EXCEPTIONS TO THE GENERAL RULE OF LAW IN PAKISTAN THAT AN AGREEMENT MADE WITHOUT CONSIDERATION IS VOID
The law governing the contracts in Pakistan is contained in the Contract Act, 1872.  A contract may be defined as an agreement which is enforceable at law and every promise, constituting an offer and its acceptance, is an agreement. For validity of an agreement, consideration is always necessary.  Wherein an agreement, consideration is not present, the agreement is void.
“A” promises for no consideration to give to “B” Rs. 2000/-.  This is a void agreement.
But an agreement without consideration can be treated as a contract.-
When it is expressed in writing and registered under the law of registration of documents and is made on account of natural love and affection between parties standing in near relations to each other:
“A” for his natural love and affection, promises to give his son “B”, Rs. 2000.  “A” puts his promise to “B” in writing and registers it.  This is a  contract.
When it is a promise to compensate, wholly or in part, a person who has already voluntarily done something for the promisor or something which the promisor was compellable to do:
“A” supports “B’s infant son.  “B” promises to pay “A’s expenses on doing so.  This is a contract.
When it is a promise made in writing and signed by the person to be charged therewith, to pay wholly or in part, a debt of which the creditor might have enforced payment but for the law for the limitation of suits.
“A” owes “B” Rs. 2,000/-, the debt is barred by Limitation Act.  A signs a written promise to pay “B” Rs. 1000/- on account of the debt.  This is a promise.
Explanation (2) to section 25 provides that an agreement to which consent of the promisor is freely given is not void merely because the consideration is inadequate. 
“A” agrees to sell a house worth Rs. 20,000/- for Rs. 500/-.  A’s consent to the agreement was freely given.  The agreement is a contract notwithstanding the inadequacy of consideration.
But the inadequacy of consideration may be taken into account by the court in determining the question whether consent of the promisor was freely obtained.
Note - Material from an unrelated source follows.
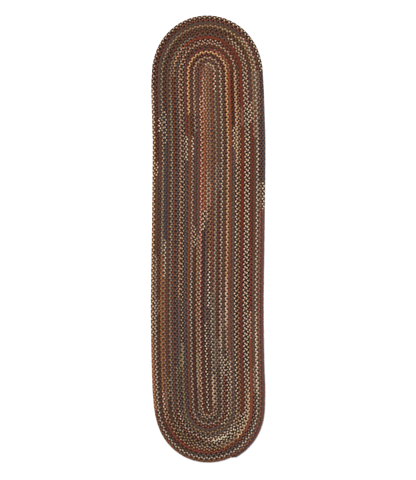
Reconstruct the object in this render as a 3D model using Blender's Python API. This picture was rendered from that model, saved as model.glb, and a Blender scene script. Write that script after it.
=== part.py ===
"""Braided oval runner rug: one long three-strand braid wound into an oval and laced edge to edge.

Metres, +Z up. The rug lies flat on z = 0 with its length along Y. Seen from above, the braid starts
as a straight run in the middle and is wound clockwise round it, and its tapered tail is laced down
on the right-hand side of the foot (-Y) end.
"""

import math

import bmesh
import bpy

# ---------------------------------------------------------------- driving sizes
BRAID_WIDTH = 0.016  # one round of the coil, from lacing to lacing
ROUNDS = 19  # rounds on each side of the middle line
CORE_LENGTH = 1.834  # first straight run, between the centres of the two round ends
THICKNESS = 0.011  # floor to the crest of a round
LACING_DEPTH = 0.003  # the laced seam between two rounds lies this far below the crests
FLANK_DROP = 0.0008  # a round falls this much from its crest to a quarter of its width

LINES_PER_ROUND = 4  # lacing, flank, crest, flank
STRAIGHT_ROWS = 12  # cross-sections along the straight runs
HEAD_STEPS = 18  # facets round the head (+Y) end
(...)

Distinguish between a “condition” and “warranty”?  Can a buyer treat the breach of condition as a breach of warranty only?  If so what will be his/her rights in such a case?

Answer

The law governing the contracts of sales of goods in Pakistan is contained in the Sale of Goods Act, 1930.  A contract of sales of goods is a contract in accordance to which the seller either transfers or agrees to transfer the property in goods to the buyer for a price.

  “CONDITION” AND “WARRANTY”

In every contract of sale of goods there are stipulations (statements or promises made by parties to a contract) made with reference to goods which are the subject matter thereof.  Such stipulations which are the subject matter of a contract, may be classified as “condition” or “warranty”.
If stipulation forms are the very basis of the contract, or is essential to the main purposes of the contract, it is known as a condition. If, however, the stipulation though not essential to the main purpose of the contract is collateral to the main purpose of the contract, that is to say, is a subsidiary promise, it is known as a warranty.
Whether a stipulation in a contract of sale is a condition or warranty depends, in each case, upon the construction of the contract. No special form of words is necessary to create a warranty or a condition; a stipulation my be a condition though called a warranty in the contract; the Court will determine this for itself from the intention of the parties, which is to be gathered from the terms of the contract. All through the Act, the distinction between condition and warranty is clearly drawn.
CAN A BUYER TREAT THE BREACH OF CONDITION AS A BREACH OF WARRANTY ONLY - RIGHTS IN SUCH A CASE
The effect of a breach of condition is to give the aggrieved party a right to treat  the contract as repudiated; whereas in the case of a breach of warranty he cannot reject the goods or to treat the contract as repudiated, but all that he is entitled to claim, is  damages.
When there is a breach of a contract on the part of the seller, the buyer is not bound to reject the goods but has an option; he may either reject the goods, or may elect to treat the breach of condition as breach of warranty, accept the goods and claim only damages (Section 13). But in cases where the buyer has accepted the goods or part thereof or where the contract is for specific goods the property in which has passed to the buyer the breach of a condition by the seller will be treated as a breach of warranty and the buyer cannot exercise the right to reject the goods or to treat the contracts repudiated.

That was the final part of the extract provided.